His property business was so successful that it cost him financially to return to full-time football as West Ham’s assistant manager. ‘I had a lot of things to consider, but the lure of the job proved too much. If it had been anyone else but Harry and any other club but West Ham I wouldn’t have done it. When I did, I couldn’t wait to get there every morning and get the tracksuit on.’

But, with two Frank Lampards at West Ham, the accusations of nepotism intensified.

Twentieth-century legendary player turned 21st-century newspaper columnist Jimmy Greaves, who began his playing career at Chelsea and ended it at West Ham, wrote about the family connections, to which Harry Redknapp responded, ‘It was a hurtful article. It wasn’t as if I was employing my brother-in-law from the local fish and chip shop. I couldn’t have been luckier than getting Frank to agree to work with me.’
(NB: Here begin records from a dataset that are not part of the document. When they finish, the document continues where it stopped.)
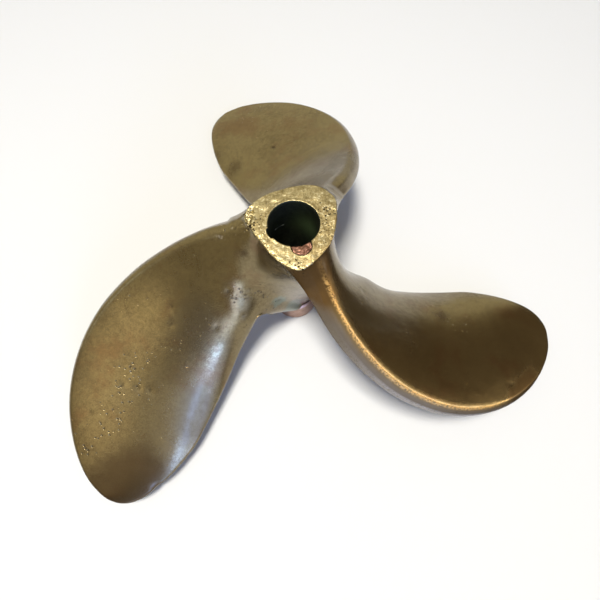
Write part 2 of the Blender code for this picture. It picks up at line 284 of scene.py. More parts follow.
# Half the chord at a radius, and the share of it that the bevel takes beside the leading edge
def halfChord(shape):
    tip, widest = casting["tipRadius"], casting["widestRadius"]
    outward = clamp((shape - widest) / (tip - widest))
    half = 0.5 * stationCurve(4, shape) * np.sqrt(1.0 - outward ** 2)
    atTip, atHub, fading = casting["bevel"][:3]
    share = (atTip + atHub * nearHub(shape, fading)) / np.maximum(half, 1.0)
    return half, np.minimum(share, 0.5)


# One point of a blade's skin as angle and height, for a radius and a place s along the chord from
# -1, the leading edge, to 1, the trailing edge. side is 1 on the arched back and -1 on the flat face.
# The chord is a piece of a helix: angle grows by x cos(b) / r and height falls by x sin(b).
def bladePoint(radius, s, side):
    shape = np.maximum(radius, casting["rootEnd"])
    b = np.arctan(stationCurve(3, shape) / (math.tau * shape))
    half, share = halfChord(shape)
    tip, (root, power) = casting["tipRadius"], casting["thinning"]
    run = clamp((shape - root) / (tip - root)) ** power
    thick = blend(casting["thickness"], run)
    lead, trail = clamp(0.5 - 0.5 * s), clamp(0.5 + 0.5 * s)

    # the rim is a rounded edge, squarer at the hub, and it closes at the tip
    extra, fading = casting["leadingExtra"]
    edgeHalf = 0.5 * casting["edgeThickness"] + extra * nearHub(shape, fading) * lead ** 2
    rounding = np.sqrt(clamp(1.0 - clamp((radius - tip) / edgeHalf + 1.0) ** 2))
    edge = clamp((1.0 - np.abs(s)) * half / edgeHalf)
    extra, fading = casting["cornerSquare"]
    square = 2.0 + extra * nearHub(shape, fading) * lead
    rim = edgeHalf * (1.0 - (1.0 - edge) ** square) ** (1.0 / square)

    # the back stands over it: flat, with a soft bevel before the chord's middle and a power after it
    soft = casting["bevel"][3]
    bevelled = 1.0 - soft * np.log1p(np.exp((np.abs(s) - 1.0 + share) / (share * soft)))
    arch = np.where(s < 0, bevelled, 1.0 - np.abs(s) ** casting["trailingPower"])
    arch = np.maximum(thick - 2.0 * edgeHalf, 0.0) * np.maximum(arch, 0.0)
    across = (side * rim + np.where(side > 0, arch, 0.0)) * rounding

    # at the root the trailing edge drops and the leading edge rises
    drop = between(shape, (casting["trailStart"], casting["rootEnd"])) * trail ** 2
    rise = between(shape, (casting["leadStart"], casting["rootEnd"])) * lead ** 2
    along = s * half
    arc = along * np.cos(b) + across * np.sin(b) + casting["trailSweep"] * drop
    height = stationCurve(2, shape) - along * np.sin(b) + across * np.cos(b)
    height = height - casting["trailDrop"] * drop + casting["leadRise"] * rise
    return np.radians(stationCurve(1, shape)) + arc / shape, height


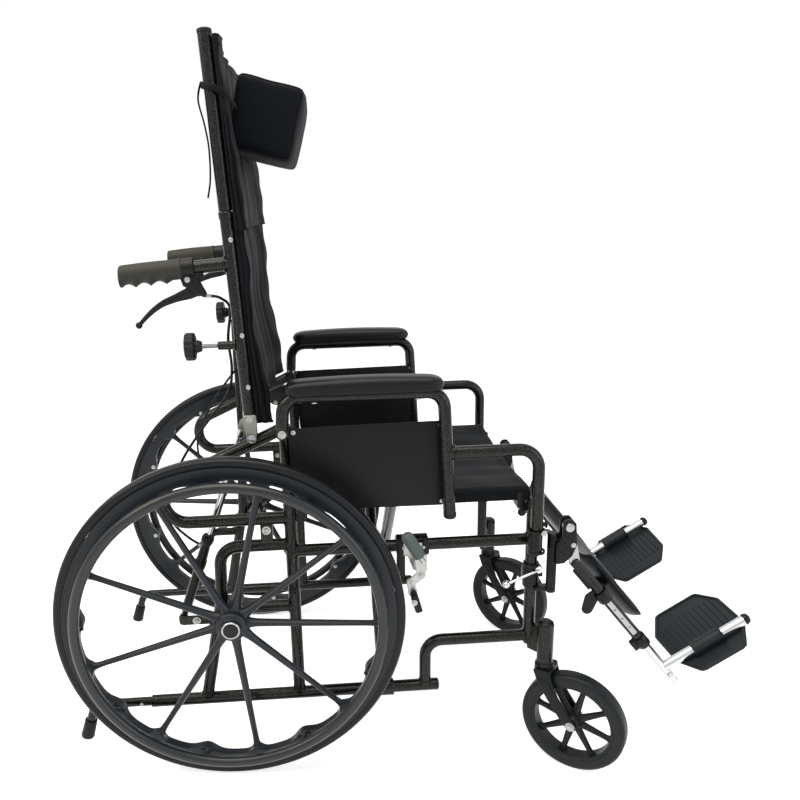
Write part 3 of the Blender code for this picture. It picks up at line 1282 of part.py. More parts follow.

And, being the man he is, Frank Lampard Senior was going out of his way not to do his son any favours. The advice as always: ‘Let your football do the talking.’

His father also explained some facts of footballing fame, ‘I told him that all players have to suffer a bit of abuse at times, even the great Bobby Moore. It’s how you deal with it that’s important. I always found it a little ironic, because young Frank was representing the fans on the pitch. He was claret and blue right through.’

Yet, the envy-hampered doom watchers, those who always believe that the offspring of the famous or the rich or talented will always fall foul of a parent’s shadow, stood back and waited, or offered anonymous jibes from the terraces.

Young Frank wasn’t as thick-skinned then as he would become. He hadn’t the experience. He was soon to get it. It made him grow up quickly. He was lucky. He’d got an excellent education. He’d also got a diploma from the school of hard knocks.